Disgraced former personal lawyer to Donald Trump, Michael Cohen, was dealt a major blow to his efforts to go to battle with his former boss.
Today, the Supreme Court outright rejected Cohen’s last-ditch effort to revive a civil rights claim against Trump.
According to NBC News, the nation’s highest court left in place lower court rulings that said Cohen could not pursue his allegation that then-President Trump and other officials violated his rights by putting him in solitary confinement for writing a tell-all book.
In basis of the case stems from 2020, when Cohen was serving a three-year sentence on various charges relating to the work he had carried out for Trump.
He had been in home confinement because of the Covid-19 pandemic but was ordered back to prison after refusing to sign a form that would have prevented him from speaking to the press or posting on social media.
After 16 days in solitary confinement, a federal judge ordered Cohen released, finding that officials had retaliated against him on free speech grounds.
Cohen then sued Trump and other officials, seeking damages for the alleged violation of his right to be free from unreasonable search and seizure under the Constitution’s Fourth Amendment, among other things.

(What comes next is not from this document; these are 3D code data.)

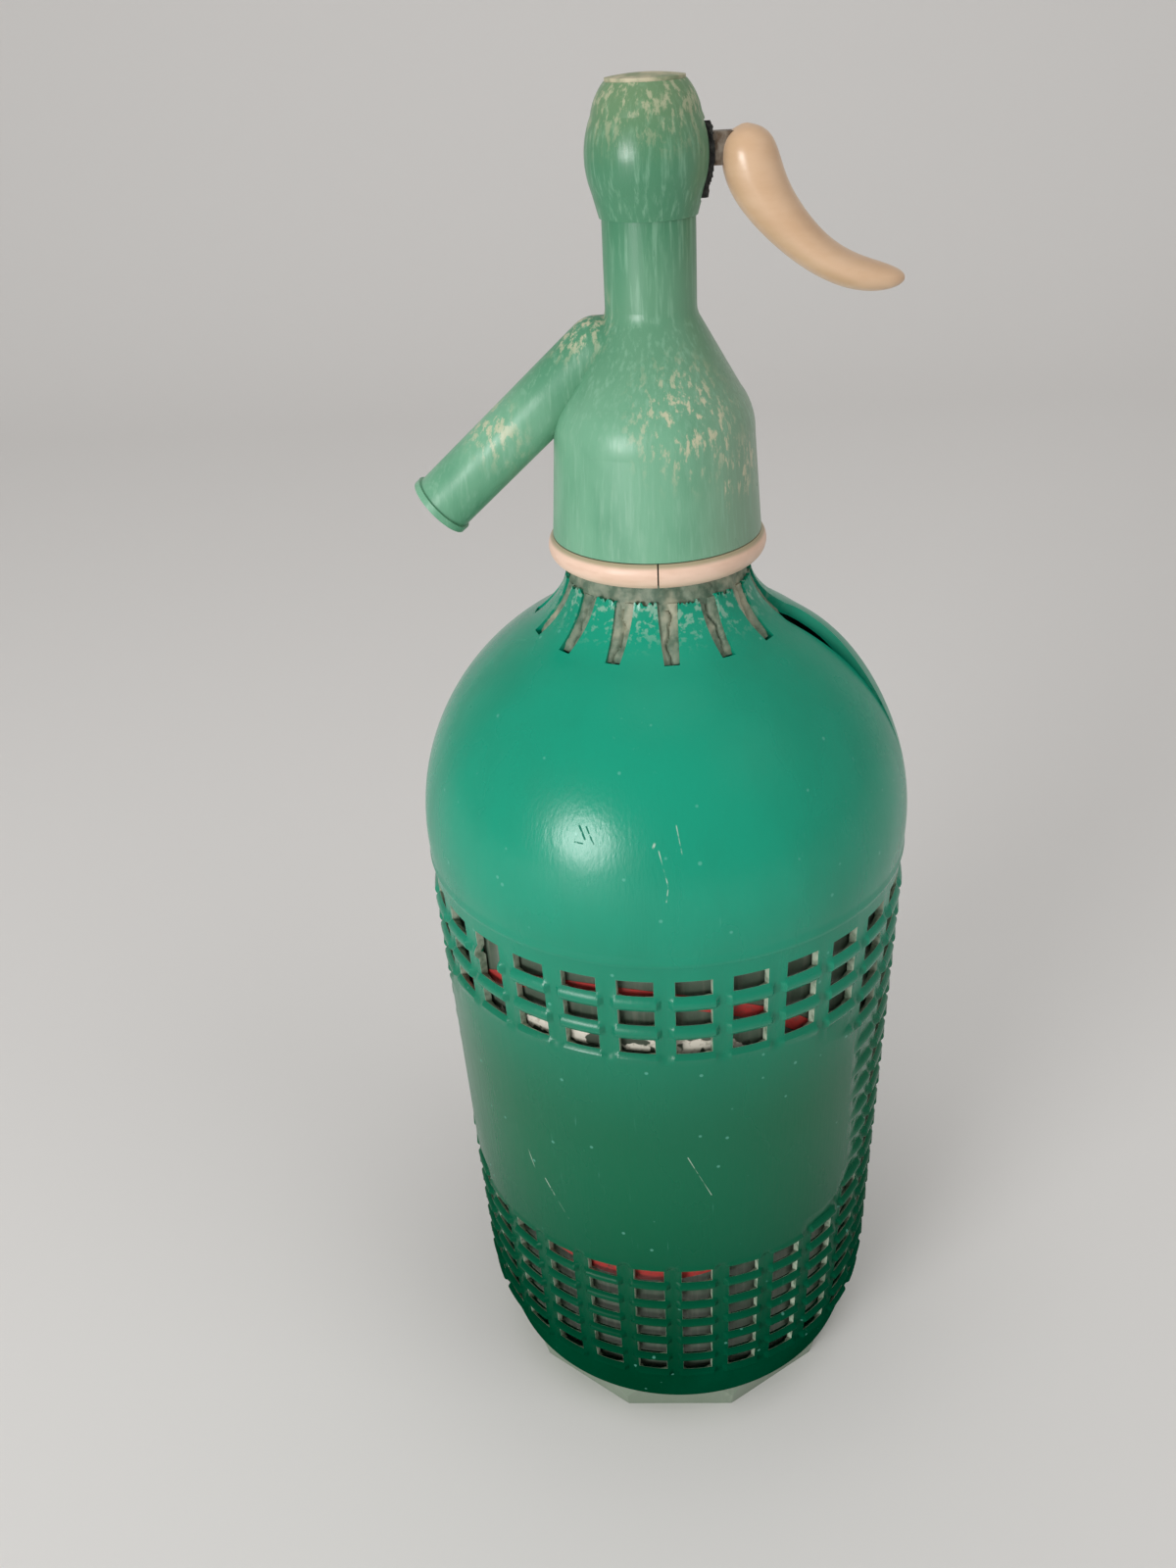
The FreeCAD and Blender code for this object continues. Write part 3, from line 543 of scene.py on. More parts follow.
RIB_CRACK = ((20.3, -48.2, 131.3), (23.0, -47.1, 128.2), 0.35)
MOULD_SEAM = ((44.7, -19.9, 30.0), (48.2, -21.4, 146.0), 0.45)
jacket_green = Finish("jacket_green", roughness=0.32)
mottle = jacket_green.noise((28, 28, 14), detail=5)
jacket_height = jacket_green.axis("Z")
shine = jacket_green.times(jacket_green.step(jacket_height, *SHINE_RISE), JACKET_SHINE)
jacket_green.set(jacket_green.shader.inputs["Specular IOR Level"], shine)
# Painted shade: the green darkens from the dome down through the cage to the foot.
shaded_body_tone = jacket_green.blend(jacket_green.step(jacket_height, *SHADE_FOOT_TO_CAGE), FOOT_PAINTED_SHADE, CAGE_PAINTED_SHADE)
shaded_body_tone = jacket_green.blend(jacket_green.step(jacket_height, *SHADE_CAGE_TO_DOME), shaded_body_tone, DOME_GREEN)
cloud = jacket_green.times(jacket_green.step(mottle, 0.35, 0.75), 0.30)
shaded_body_tone = jacket_green.blend(cloud, shaded_body_tone, JACKET_DEEP)
hairlines = jacket_green.step(jacket_green.noise((900, 900, 55), detail=2, distortion=0.6), 0.70, 0.78)
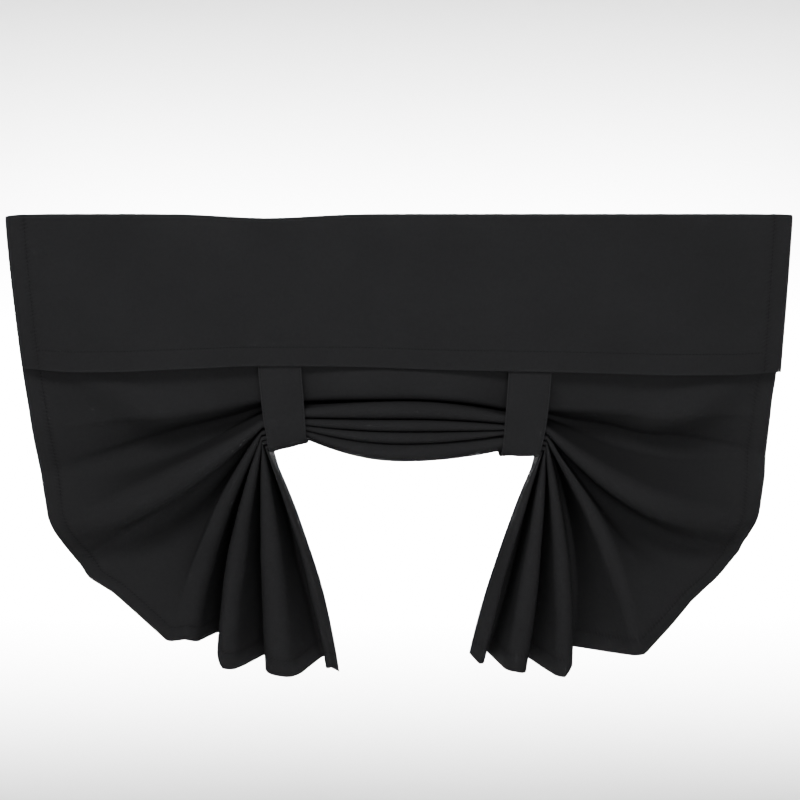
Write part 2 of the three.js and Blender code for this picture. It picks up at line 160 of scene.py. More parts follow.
# A band's path from the top in front, under the bundle and up the back: distance behind the
# panel's plane, height at the left band outside and inside, at the right band inside and outside,
# x of the middle of the left and right band, width
BAND_PATH = np.array([
    (-1.4, -13, -13, -13, -13, -184, 204, 66),
    (-1.4, -38, -38, -38, -38, -184, 204, 66),
    (-4.5, -95, -95, -95, -95, -184, 204, 66),
    (-8, -160, -160, -160, -160, -183.5, 203.5, 66),
    (-12.5, -225, -225, -225, -225, -181.5, 201, 66),
    (-27, -276, -272, -276, -280, -177, 196.5, 65),
    (-37.3, -312, -300, -308, -318, -173.5, 192.5, 62.5),
    (-38.5, -334, -321, -336, -342, -171, 189.5, 60),
    (-37, -350, -336.5, -356, -358, -170, 186.5, 58.5),
    (-26, -361, -346, -367, -367.2, -167.8, 183.2, 56.5),
    (-5, -363, -348.5, -369, -369.2, -167.4, 182.5, 56.5),
    (22, -362.2, -348, -368.5, -368.7, -167.4, 182.5, 56.5),
    (44, -356.5, -343, -363.5, -364, -168, 183, 56.5),
    (53, -340, -328, -346, -348, -169, 184.5, 56.5),
    (53, -319, -306, -318, -324, -170, 186.5, 56.5),
    (48.5, -292, -282, -288, -297, -172, 189, 58.5),
    (39, -240, -234, -238, -241, -175, 193, 60),
    (21, -140, -140, -140, -140, -180, 199, 63),
    (7, -70, -70, -70, -70, -183, 203, 65),
    (1.4, -38, -38, -38, -38, -184, 204, 66),
    (1.4, -13, -13, -13, -13, -184, 204, 66),
], float)
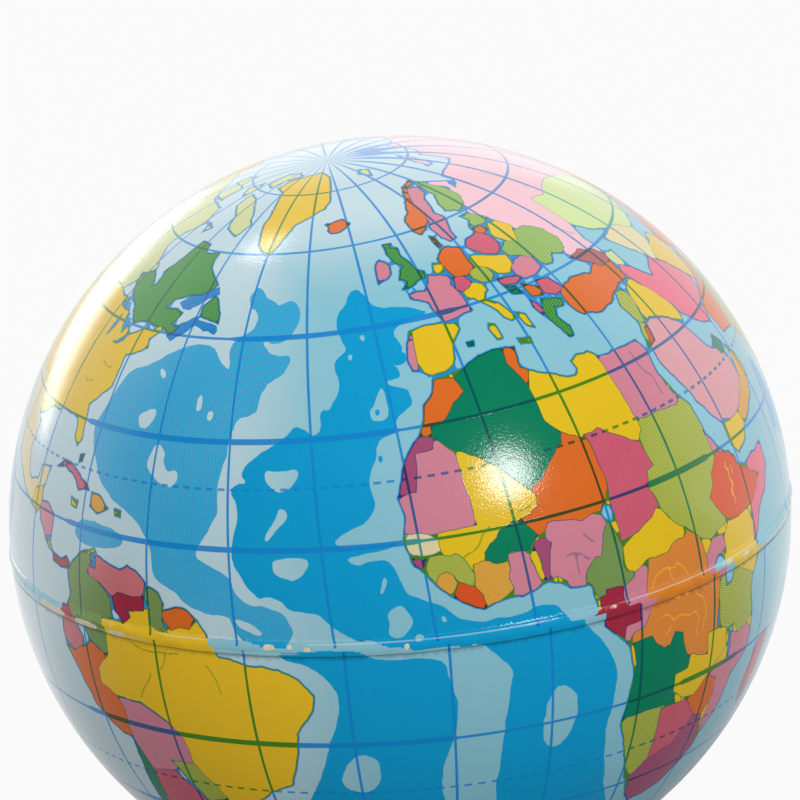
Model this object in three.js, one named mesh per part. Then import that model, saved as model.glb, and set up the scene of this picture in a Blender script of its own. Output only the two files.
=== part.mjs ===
// A soft foam stress ball with a map of the world on it, in millimetres, +Z up.
// The ball stands on the small flat at its south pole. The origin is the middle of that flat,
// and +Z runs through both poles, which is the way the two halves of its mould open.
// From the inside out: a foam core, a dense skin in two halves, a printed film in two halves,
// and the bead of foam that is pressed out where the halves meet on the equator.
import * as THREE from "three";

// Driving dimensions
const equatorDiameter = 70; // across the printed film
const poleToPole = 68; // before its flat: the ball is slightly squat
const filmThickness = 0.3;
const skinThickness = 1.1;
const layerClearance = 0.15; // between one layer and the next
const restFlatRadius = 5; // the patch that the ball stands on
const skinSeamGap = 0.8; // between the rims of the two skin halves
const beadWidth = 1.1; // along Z, between the rims of the two films
const beadHeight = 0.25; // how far the bead stands out from the film
const seamClearance = 0.15; // on each side of the bead and of its root

// Smoothness
const turnSteps = 48;
const arcSteps = 12; // from a pole to the equator
const crownSteps = 4; // across the bead

// Depths of the layers under the printed surface, and the places that follow from them
const filmInner = filmThickness;
const skinOuter = filmInner + layerClearance;
const skinInner = skinOuter + skinThickness;
const coreOuter = skinInner + layerClearance;
const equatorRadius = equatorDiameter / 2;
const poleRadius = poleToPole / 2;
const flatShare = restFlatRadius / equatorRadius;
const ballCentre = poleRadius * Math.sqrt(1 - flatShare ** 2);
const filmRim = beadWidth / 2 + seamClearance;
const skinRim = skinSeamGap / 2;
const rootHalf = skinRim - seamClearance;

// Finishes
const mapPrint = { color: 0x2a93c9, roughness: 0.32, metalness: 0 };
const creamSkin = { color: 0xe9dfc4, roughness: 0.6, metalness: 0 };
const creamFoam = { color: 0xf0e8d2, roughness: 0.95, metalness: 0 };
const creamBead = { color: 0xd9cfb4, roughness: 0.55, metalness: 0 };

// The height of a layer's own flat: every layer keeps its depth under the film there too.
const flatHeight = (depth) => depth - ballCentre;

// Points of the layer at this depth, from one height about the ball's centre to another.
function arc(depth, from, to) {
  const across = equatorRadius - depth;
  const up = poleRadius - depth;
  const start = Math.asin(from / up);
  const end = Math.asin(to / up);
  return Array.from({ length: arcSteps + 1 }, (_, i) => {
    const angle = start + ((end - start) * i) / arcSteps;
    return new THREE.Vector2(across * Math.cos(angle), up * Math.sin(angle));
  });
}

// The same arc up to the north pole, with its last point exactly on the axis.
function arcToPole(depth, from) {
  const points = arc(depth, from, poleRadius - depth);
  points[arcSteps].setX(0);
  return points;
}

// The lower half of a layer: over its flat and up to its rim, and back down inside.
function lowerShell(outer, inner, rim) {
  const outside = arc(outer, flatHeight(outer), -rim);
  const inside = arc(inner, flatHeight(inner), -rim).reverse();
  const outerPole = new THREE.Vector2(0, flatHeight(outer));
  const innerPole = new THREE.Vector2(0, flatHeight(inner));
  return [outerPole, ...outside, ...inside, innerPole];
}

// The upper half of a layer, which is round right over the north pole.
function upperShell(outer, inner, rim) {
  return [...arcToPole(inner, rim).reverse(), ...arcToPole(outer, rim)];
}

// The whole core, with its own flat at the bottom.
function coreProfile() {
  const flat = flatHeight(coreOuter);
  const below = arc(coreOuter, flat, 0);
  const above = arcToPole(coreOuter, 0).slice(1);
  return [new THREE.Vector2(0, flat), ...below, ...above];
}

// The bead: a thin root between the skin's rims, and a crowned cap between the film's rims.
function beadProfile() {
  const rootRadius = equatorRadius - skinInner;
  const capRadius = equatorRadius - filmInner;
  const half = beadWidth / 2;
  const crown = Array.from({ length: crownSteps + 1 }, (_, i) => {
    const across = (2 * i) / crownSteps - 1;
    const radius = equatorRadius + beadHeight * (1 - across ** 2);
    return new THREE.Vector2(radius, half * across);
  });
  return [
    new THREE.Vector2(rootRadius, -rootHalf),
    new THREE.Vector2(capRadius, -rootHalf),
    new THREE.Vector2(capRadius, -half),
    ...crown,
    new THREE.Vector2(capRadius, half),
    new THREE.Vector2(capRadius, rootHalf),
    new THREE.Vector2(rootRadius, rootHalf),
    new THREE.Vector2(rootRadius, -rootHalf),
  ];
}

// One piece: its profile turned about the polar axis.
function turned(name, profile, finish) {
  const geometry = new THREE.LatheGeometry(profile, turnSteps).rotateX(Math.PI / 2);
  const mesh = new THREE.Mesh(geometry, new THREE.MeshStandardMaterial(finish));
  mesh.name = name;
  return mesh;
}

const ball = new THREE.Group();
ball.add(
  turned("foam_core", coreProfile(), creamFoam),
  turned("skin_south", lowerShell(skinOuter, skinInner, skinRim), creamSkin),
  turned("skin_north", upperShell(skinOuter, skinInner, skinRim), creamSkin),
  turned("parting_bead", beadProfile(), creamBead),
  turned("print_film_south", lowerShell(0, filmInner, filmRim), mapPrint),
  turned("print_film_north", upperShell(0, filmInner, filmRim), mapPrint),
);
ball.position.z = ballCentre;

const part = new THREE.Group();
part.add(ball);

export default part;
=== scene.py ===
import math

import bpy
import numpy as np
from mathutils import Matrix, Vector, kdtree, noise
from mathutils.geometry import delaunay_2d_cdt


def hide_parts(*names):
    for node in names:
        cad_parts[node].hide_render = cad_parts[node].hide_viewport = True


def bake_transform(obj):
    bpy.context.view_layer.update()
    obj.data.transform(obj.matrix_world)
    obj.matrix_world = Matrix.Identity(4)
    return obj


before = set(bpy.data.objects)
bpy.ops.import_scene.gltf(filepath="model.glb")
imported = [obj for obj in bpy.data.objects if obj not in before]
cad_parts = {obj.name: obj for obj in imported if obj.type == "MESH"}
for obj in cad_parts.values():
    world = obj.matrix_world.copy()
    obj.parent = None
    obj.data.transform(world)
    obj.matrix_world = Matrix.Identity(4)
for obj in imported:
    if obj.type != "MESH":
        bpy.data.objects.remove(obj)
mm = 0.001

# The printed ball in mm: its radii, the height of its middle, one degree's length and its flat's radius
ball = dict(across=35.0, up=34.0, centre=33.651, degree=0.611, flat=5.0)

# Inks of the print, as they look under plain light. The first four are seas.
inks = dict(
    deep=(0, 158, 212),
    pale=(139, 197, 213),
    ruled=(10, 164, 214),
    royal=(16, 132, 200),
    yellow=(230, 192, 30),
    gold=(238, 194, 36),
    amber=(222, 160, 40),
    orange=(222, 108, 34),
    flame=(220, 84, 34),
    rust=(224, 132, 36),
    pink=(212, 132, 150),
    blush=(242, 192, 202),
    dusk=(220, 156, 164),
    rose=(232, 112, 136),
    salmon=(206, 108, 116),
    crimson=(206, 82, 108),
    wine=(164, 40, 66),
    mauve=(166, 78, 116),
    brick=(176, 92, 92),
    lime=(166, 178, 44),
    olive=(108, 146, 58),
    green=(44, 144, 44),
    meadow=(140, 180, 70),
    straw=(206, 212, 150),
    teal=(0, 128, 92),
    cream=(226, 212, 160),
    paleGreen=(206, 226, 150),
)
inkNames = list(inks)
seaInkCount = 4

# How strongly an ink is screened: with slanting lines up to 1.6, and with dots above it.
# The finish also tells the seas apart by these values.
screens = dict(
    deep=0.35, pale=0.2, ruled=0.9, lime=1.0, meadow=1.0, amber=0.6, rust=0.6, olive=1.0, pink=0.4,
    crimson=2.0, salmon=2.0, green=0.7,
)

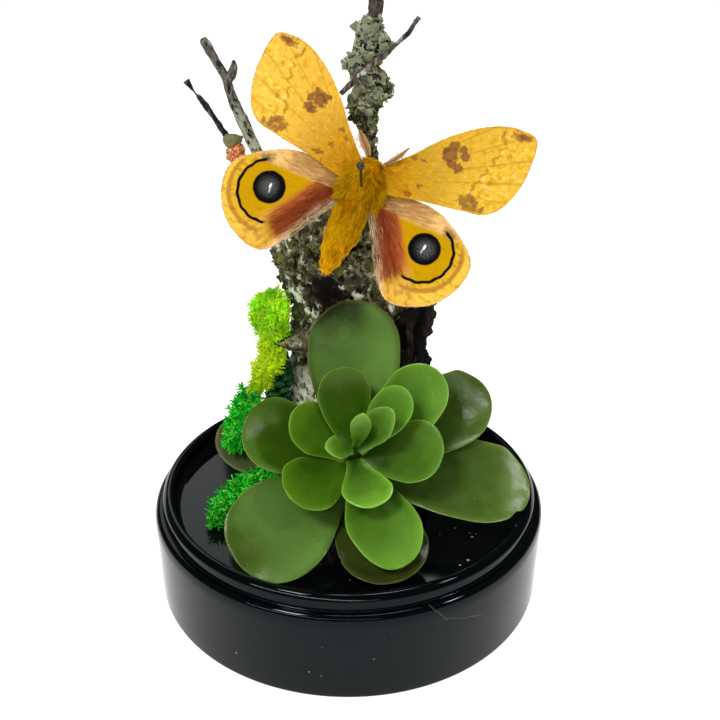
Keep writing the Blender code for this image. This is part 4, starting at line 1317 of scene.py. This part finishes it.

However, the Supreme Court has made it difficult to bring constitutional claims against individual federal officials, rolling back a 1971 precedent called Bivens v. Six Unknown Named Agents of the Federal Bureau of Narcotics that first allowed them, according to the NBC report.
A federal judge in New York and the 2nd Circuit U.S. Court of Appeals both highlighted the Supreme Court’s recent ruling in throwing out Cohen’s claims, which the Supreme Court ultimately upheld and put Cohen’s last-ditch effort on life support.